### YOUR GOAL
It is required that all of the data be written out exactly.

### PROVIDED MATERIAL
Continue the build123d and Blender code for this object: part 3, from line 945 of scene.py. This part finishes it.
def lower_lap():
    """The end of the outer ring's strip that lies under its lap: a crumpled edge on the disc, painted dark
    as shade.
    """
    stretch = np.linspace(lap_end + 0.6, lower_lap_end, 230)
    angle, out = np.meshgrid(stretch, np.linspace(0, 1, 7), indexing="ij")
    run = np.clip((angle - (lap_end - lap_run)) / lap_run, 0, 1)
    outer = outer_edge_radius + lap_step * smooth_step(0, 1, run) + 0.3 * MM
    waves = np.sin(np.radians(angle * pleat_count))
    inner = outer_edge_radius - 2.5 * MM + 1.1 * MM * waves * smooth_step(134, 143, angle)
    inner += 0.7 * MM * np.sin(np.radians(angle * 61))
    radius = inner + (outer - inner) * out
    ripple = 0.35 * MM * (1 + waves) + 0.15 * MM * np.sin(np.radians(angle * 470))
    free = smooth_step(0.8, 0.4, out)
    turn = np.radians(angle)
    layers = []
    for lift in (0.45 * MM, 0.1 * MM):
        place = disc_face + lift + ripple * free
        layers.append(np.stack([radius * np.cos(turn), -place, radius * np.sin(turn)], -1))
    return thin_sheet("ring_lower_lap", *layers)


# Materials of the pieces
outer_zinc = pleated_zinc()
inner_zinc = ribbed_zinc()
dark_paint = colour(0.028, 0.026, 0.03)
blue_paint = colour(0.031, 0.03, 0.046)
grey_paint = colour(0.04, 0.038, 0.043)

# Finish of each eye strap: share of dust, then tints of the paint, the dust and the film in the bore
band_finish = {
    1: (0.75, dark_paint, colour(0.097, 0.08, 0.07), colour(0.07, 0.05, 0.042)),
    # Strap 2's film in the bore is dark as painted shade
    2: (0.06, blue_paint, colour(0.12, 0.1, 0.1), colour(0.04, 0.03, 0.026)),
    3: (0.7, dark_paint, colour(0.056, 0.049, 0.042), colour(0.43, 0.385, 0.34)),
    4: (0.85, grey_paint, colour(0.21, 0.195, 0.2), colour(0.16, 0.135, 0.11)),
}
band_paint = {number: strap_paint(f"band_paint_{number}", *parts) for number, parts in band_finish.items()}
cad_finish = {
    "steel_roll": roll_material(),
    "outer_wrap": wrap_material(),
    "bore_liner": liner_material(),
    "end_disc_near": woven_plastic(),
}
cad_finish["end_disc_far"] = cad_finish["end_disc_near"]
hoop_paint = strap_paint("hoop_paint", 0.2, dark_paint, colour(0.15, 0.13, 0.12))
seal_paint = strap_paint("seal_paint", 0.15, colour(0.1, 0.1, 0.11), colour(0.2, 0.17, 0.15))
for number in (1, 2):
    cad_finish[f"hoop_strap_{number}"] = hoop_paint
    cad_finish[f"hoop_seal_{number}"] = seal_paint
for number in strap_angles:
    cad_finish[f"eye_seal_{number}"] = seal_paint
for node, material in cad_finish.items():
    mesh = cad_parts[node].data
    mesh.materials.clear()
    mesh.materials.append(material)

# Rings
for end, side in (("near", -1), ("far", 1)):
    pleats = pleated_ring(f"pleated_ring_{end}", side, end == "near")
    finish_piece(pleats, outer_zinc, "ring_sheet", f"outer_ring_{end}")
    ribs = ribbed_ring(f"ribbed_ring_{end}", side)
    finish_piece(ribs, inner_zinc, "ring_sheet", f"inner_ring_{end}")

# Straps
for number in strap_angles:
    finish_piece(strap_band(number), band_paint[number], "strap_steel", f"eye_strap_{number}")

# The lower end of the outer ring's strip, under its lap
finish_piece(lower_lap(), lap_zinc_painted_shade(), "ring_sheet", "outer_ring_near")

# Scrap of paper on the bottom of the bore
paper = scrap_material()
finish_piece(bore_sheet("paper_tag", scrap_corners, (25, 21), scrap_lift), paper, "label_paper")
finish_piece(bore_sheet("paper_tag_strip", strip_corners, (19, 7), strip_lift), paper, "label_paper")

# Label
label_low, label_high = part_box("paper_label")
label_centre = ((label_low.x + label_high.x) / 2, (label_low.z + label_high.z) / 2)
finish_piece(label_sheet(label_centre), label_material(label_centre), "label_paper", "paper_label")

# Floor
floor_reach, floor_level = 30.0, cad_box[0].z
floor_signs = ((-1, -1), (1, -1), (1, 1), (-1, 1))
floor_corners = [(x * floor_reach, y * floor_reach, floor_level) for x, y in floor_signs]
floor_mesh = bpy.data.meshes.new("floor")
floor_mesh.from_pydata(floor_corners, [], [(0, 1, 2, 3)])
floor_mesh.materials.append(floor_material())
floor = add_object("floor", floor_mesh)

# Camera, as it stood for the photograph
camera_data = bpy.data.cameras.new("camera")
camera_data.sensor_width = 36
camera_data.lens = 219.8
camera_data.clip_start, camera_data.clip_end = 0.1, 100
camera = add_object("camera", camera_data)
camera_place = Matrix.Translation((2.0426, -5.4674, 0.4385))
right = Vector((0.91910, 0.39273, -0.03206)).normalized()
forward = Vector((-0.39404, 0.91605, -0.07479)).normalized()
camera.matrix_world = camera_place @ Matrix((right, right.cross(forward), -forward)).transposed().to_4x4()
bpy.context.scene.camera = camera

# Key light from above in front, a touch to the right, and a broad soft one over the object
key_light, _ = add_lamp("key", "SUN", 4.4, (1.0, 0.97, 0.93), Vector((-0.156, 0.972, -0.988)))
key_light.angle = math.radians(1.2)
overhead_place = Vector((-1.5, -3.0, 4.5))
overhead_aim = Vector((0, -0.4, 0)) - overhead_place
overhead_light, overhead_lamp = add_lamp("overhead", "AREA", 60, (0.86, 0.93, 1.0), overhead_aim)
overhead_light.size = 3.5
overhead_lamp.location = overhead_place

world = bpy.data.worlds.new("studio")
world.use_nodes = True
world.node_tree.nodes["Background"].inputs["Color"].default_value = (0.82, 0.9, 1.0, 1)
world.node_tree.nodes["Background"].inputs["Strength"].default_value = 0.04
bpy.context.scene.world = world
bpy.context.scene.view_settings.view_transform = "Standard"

### TASK SOLUTION
Continue the build123d and Blender code for this object: part 3, from line 945 of scene.py. This part finishes it.
def lower_lap():
    """The end of the outer ring's strip that lies under its lap: a crumpled edge on the disc, painted dark
    as shade.
    """
    stretch = np.linspace(lap_end + 0.6, lower_lap_end, 230)
    angle, out = np.meshgrid(stretch, np.linspace(0, 1, 7), indexing="ij")
    run = np.clip((angle - (lap_end - lap_run)) / lap_run, 0, 1)
    outer = outer_edge_radius + lap_step * smooth_step(0, 1, run) + 0.3 * MM
    waves = np.sin(np.radians(angle * pleat_count))
    inner = outer_edge_radius - 2.5 * MM + 1.1 * MM * waves * smooth_step(134, 143, angle)
    inner += 0.7 * MM * np.sin(np.radians(angle * 61))
    radius = inner + (outer - inner) * out
    ripple = 0.35 * MM * (1 + waves) + 0.15 * MM * np.sin(np.radians(angle * 470))
    free = smooth_step(0.8, 0.4, out)
    turn = np.radians(angle)
    layers = []
    for lift in (0.45 * MM, 0.1 * MM):
        place = disc_face + lift + ripple * free
        layers.append(np.stack([radius * np.cos(turn), -place, radius * np.sin(turn)], -1))
    return thin_sheet("ring_lower_lap", *layers)


# Materials of the pieces
outer_zinc = pleated_zinc()
inner_zinc = ribbed_zinc()
dark_paint = colour(0.028, 0.026, 0.03)
blue_paint = colour(0.031, 0.03, 0.046)
grey_paint = colour(0.04, 0.038, 0.043)

# Finish of each eye strap: share of dust, then tints of the paint, the dust and the film in the bore
band_finish = {
    1: (0.75, dark_paint, colour(0.097, 0.08, 0.07), colour(0.07, 0.05, 0.042)),
    # Strap 2's film in the bore is dark as painted shade
    2: (0.06, blue_paint, colour(0.12, 0.1, 0.1), colour(0.04, 0.03, 0.026)),
    3: (0.7, dark_paint, colour(0.056, 0.049, 0.042), colour(0.43, 0.385, 0.34)),
    4: (0.85, grey_paint, colour(0.21, 0.195, 0.2), colour(0.16, 0.135, 0.11)),
}
band_paint = {number: strap_paint(f"band_paint_{number}", *parts) for number, parts in band_finish.items()}
cad_finish = {
    "steel_roll": roll_material(),
    "outer_wrap": wrap_material(),
    "bore_liner": liner_material(),
    "end_disc_near": woven_plastic(),
}
cad_finish["end_disc_far"] = cad_finish["end_disc_near"]
hoop_paint = strap_paint("hoop_paint", 0.2, dark_paint, colour(0.15, 0.13, 0.12))
seal_paint = strap_paint("seal_paint", 0.15, colour(0.1, 0.1, 0.11), colour(0.2, 0.17, 0.15))
for number in (1, 2):
    cad_finish[f"hoop_strap_{number}"] = hoop_paint
    cad_finish[f"hoop_seal_{number}"] = seal_paint
for number in strap_angles:
    cad_finish[f"eye_seal_{number}"] = seal_paint
for node, material in cad_finish.items():
    mesh = cad_parts[node].data
    mesh.materials.clear()
    mesh.materials.append(material)

# Rings
for end, side in (("near", -1), ("far", 1)):
    pleats = pleated_ring(f"pleated_ring_{end}", side, end == "near")
    finish_piece(pleats, outer_zinc, "ring_sheet", f"outer_ring_{end}")
    ribs = ribbed_ring(f"ribbed_ring_{end}", side)
    finish_piece(ribs, inner_zinc, "ring_sheet", f"inner_ring_{end}")

# Straps
for number in strap_angles:
    finish_piece(strap_band(number), band_paint[number], "strap_steel", f"eye_strap_{number}")

# The lower end of the outer ring's strip, under its lap
finish_piece(lower_lap(), lap_zinc_painted_shade(), "ring_sheet", "outer_ring_near")

# Scrap of paper on the bottom of the bore
paper = scrap_material()
finish_piece(bore_sheet("paper_tag", scrap_corners, (25, 21), scrap_lift), paper, "label_paper")
finish_piece(bore_sheet("paper_tag_strip", strip_corners, (19, 7), strip_lift), paper, "label_paper")

# Label
label_low, label_high = part_box("paper_label")
label_centre = ((label_low.x + label_high.x) / 2, (label_low.z + label_high.z) / 2)
finish_piece(label_sheet(label_centre), label_material(label_centre), "label_paper", "paper_label")

# Floor
floor_reach, floor_level = 30.0, cad_box[0].z
floor_signs = ((-1, -1), (1, -1), (1, 1), (-1, 1))
floor_corners = [(x * floor_reach, y * floor_reach, floor_level) for x, y in floor_signs]
floor_mesh = bpy.data.meshes.new("floor")
floor_mesh.from_pydata(floor_corners, [], [(0, 1, 2, 3)])
floor_mesh.materials.append(floor_material())
floor = add_object("floor", floor_mesh)

# Camera, as it stood for the photograph
camera_data = bpy.data.cameras.new("camera")
camera_data.sensor_width = 36
camera_data.lens = 219.8
camera_data.clip_start, camera_data.clip_end = 0.1, 100
camera = add_object("camera", camera_data)
camera_place = Matrix.Translation((2.0426, -5.4674, 0.4385))
right = Vector((0.91910, 0.39273, -0.03206)).normalized()
forward = Vector((-0.39404, 0.91605, -0.07479)).normalized()
camera.matrix_world = camera_place @ Matrix((right, right.cross(forward), -forward)).transposed().to_4x4()
bpy.context.scene.camera = camera

# Key light from above in front, a touch to the right, and a broad soft one over the object
key_light, _ = add_lamp("key", "SUN", 4.4, (1.0, 0.97, 0.93), Vector((-0.156, 0.972, -0.988)))
key_light.angle = math.radians(1.2)
overhead_place = Vector((-1.5, -3.0, 4.5))
overhead_aim = Vector((0, -0.4, 0)) - overhead_place
overhead_light, overhead_lamp = add_lamp("overhead", "AREA", 60, (0.86, 0.93, 1.0), overhead_aim)
overhead_light.size = 3.5
overhead_lamp.location = overhead_place

world = bpy.data.worlds.new("studio")
world.use_nodes = True
world.node_tree.nodes["Background"].inputs["Color"].default_value = (0.82, 0.9, 1.0, 1)
world.node_tree.nodes["Background"].inputs["Strength"].default_value = 0.04
bpy.context.scene.world = world
bpy.context.scene.view_settings.view_transform = "Standard"